RAW DATA -
● ● ● ● ●

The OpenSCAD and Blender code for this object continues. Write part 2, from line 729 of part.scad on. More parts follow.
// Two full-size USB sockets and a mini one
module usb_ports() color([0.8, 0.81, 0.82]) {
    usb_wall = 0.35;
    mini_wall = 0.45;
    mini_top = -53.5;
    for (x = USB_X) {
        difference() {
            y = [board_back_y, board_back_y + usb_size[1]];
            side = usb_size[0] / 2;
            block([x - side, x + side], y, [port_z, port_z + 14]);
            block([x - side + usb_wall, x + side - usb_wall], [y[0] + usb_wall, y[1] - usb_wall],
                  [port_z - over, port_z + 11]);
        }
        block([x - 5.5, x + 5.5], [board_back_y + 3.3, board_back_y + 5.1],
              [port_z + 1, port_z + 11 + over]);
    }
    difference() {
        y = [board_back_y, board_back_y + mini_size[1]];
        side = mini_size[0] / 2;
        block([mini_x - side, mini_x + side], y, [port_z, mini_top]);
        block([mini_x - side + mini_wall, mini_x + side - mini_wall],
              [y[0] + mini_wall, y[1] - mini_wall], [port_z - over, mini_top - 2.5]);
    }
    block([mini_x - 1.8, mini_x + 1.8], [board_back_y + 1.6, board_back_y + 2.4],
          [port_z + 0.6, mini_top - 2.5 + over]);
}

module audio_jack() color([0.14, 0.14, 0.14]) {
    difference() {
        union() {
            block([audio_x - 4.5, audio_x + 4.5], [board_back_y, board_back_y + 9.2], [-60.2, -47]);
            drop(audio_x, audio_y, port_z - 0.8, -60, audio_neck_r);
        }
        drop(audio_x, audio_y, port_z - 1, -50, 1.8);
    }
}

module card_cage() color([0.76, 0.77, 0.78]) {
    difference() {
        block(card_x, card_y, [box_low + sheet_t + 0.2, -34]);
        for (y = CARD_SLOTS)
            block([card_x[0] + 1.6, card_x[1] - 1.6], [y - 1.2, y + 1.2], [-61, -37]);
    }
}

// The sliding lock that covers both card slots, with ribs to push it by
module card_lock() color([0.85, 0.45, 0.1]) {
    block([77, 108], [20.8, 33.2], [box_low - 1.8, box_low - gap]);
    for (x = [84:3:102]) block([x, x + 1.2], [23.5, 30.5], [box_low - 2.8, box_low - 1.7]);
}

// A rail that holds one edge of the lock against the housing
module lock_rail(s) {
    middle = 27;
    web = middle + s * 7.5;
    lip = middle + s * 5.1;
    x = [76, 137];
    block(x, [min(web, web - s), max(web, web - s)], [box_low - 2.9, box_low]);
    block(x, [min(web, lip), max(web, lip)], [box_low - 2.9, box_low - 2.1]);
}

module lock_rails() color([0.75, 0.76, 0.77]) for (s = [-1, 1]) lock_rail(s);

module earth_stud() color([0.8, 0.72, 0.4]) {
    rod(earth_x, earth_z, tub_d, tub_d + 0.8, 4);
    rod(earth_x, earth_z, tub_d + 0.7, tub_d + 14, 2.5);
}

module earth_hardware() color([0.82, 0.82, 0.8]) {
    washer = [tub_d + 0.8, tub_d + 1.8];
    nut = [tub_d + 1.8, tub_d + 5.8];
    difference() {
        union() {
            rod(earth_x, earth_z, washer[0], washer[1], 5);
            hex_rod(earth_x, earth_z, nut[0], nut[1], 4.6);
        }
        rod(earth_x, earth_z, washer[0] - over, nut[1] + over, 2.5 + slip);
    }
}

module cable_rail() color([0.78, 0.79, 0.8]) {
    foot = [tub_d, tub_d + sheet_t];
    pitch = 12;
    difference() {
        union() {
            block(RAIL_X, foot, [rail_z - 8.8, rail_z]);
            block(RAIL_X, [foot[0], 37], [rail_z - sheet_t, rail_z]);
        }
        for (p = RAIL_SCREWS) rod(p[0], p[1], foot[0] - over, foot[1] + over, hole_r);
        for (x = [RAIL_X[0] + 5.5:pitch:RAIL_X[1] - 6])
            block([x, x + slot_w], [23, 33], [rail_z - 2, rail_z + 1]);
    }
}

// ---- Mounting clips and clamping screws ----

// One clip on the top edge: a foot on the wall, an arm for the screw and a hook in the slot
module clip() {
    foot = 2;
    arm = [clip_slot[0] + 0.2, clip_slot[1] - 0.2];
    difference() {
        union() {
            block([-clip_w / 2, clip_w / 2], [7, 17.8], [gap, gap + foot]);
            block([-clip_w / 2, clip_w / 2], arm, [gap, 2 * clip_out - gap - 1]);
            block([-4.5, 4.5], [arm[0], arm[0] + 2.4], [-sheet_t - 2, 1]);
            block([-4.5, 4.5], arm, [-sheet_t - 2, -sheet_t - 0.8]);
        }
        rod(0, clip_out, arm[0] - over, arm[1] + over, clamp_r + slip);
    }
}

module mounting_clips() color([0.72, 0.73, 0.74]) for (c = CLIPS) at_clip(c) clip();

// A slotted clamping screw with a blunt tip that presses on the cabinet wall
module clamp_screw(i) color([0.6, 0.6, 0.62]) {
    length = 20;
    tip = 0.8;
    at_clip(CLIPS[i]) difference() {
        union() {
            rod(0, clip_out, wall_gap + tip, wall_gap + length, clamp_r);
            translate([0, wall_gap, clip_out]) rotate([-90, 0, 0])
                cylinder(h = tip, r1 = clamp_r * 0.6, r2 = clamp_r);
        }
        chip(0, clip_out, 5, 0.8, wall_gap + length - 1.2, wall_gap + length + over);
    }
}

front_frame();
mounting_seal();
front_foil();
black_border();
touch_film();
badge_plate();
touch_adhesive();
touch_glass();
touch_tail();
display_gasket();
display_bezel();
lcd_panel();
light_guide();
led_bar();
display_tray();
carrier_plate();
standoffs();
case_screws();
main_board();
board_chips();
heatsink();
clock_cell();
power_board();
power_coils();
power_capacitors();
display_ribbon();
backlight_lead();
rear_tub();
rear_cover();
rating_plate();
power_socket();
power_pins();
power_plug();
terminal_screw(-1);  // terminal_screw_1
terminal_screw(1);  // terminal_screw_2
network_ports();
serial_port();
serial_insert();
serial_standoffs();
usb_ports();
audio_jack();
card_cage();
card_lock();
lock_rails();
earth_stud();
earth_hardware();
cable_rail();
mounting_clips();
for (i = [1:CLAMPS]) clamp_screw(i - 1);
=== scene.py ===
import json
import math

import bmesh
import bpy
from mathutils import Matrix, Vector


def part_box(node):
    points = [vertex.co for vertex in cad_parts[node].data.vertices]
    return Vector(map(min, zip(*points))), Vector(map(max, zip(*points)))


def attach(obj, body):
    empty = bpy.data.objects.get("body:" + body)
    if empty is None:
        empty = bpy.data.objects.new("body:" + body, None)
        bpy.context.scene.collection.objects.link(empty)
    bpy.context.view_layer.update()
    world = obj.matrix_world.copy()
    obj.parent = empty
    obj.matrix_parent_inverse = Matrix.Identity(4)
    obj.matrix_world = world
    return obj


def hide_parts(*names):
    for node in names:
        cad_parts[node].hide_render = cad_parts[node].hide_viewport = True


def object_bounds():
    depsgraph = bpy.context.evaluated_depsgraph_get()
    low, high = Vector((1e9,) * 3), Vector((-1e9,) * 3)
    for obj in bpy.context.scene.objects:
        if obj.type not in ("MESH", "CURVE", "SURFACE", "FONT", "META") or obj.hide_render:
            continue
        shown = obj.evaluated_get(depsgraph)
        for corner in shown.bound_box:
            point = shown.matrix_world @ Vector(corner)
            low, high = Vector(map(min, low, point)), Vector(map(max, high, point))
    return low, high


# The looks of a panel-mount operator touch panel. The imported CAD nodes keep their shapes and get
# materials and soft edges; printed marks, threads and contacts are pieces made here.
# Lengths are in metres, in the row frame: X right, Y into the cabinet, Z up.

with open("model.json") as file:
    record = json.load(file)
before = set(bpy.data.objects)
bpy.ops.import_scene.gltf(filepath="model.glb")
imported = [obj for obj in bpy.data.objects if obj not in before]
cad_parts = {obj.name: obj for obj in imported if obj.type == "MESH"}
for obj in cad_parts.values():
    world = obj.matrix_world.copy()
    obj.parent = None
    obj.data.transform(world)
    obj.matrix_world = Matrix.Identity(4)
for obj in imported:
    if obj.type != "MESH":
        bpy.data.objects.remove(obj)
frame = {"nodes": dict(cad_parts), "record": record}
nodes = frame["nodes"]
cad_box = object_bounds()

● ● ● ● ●

TASK TO COMPLETE - Repeat, without change, each line of the data above from the one that contains "obj.matrix_world = Matrix.Identity(4)" through the final line, counting both.

EXPECTED OUTPUT -
    obj.matrix_world = Matrix.Identity(4)
for obj in imported:
    if obj.type != "MESH":
        bpy.data.objects.remove(obj)
frame = {"nodes": dict(cad_parts), "record": record}
nodes = frame["nodes"]
cad_box = object_bounds()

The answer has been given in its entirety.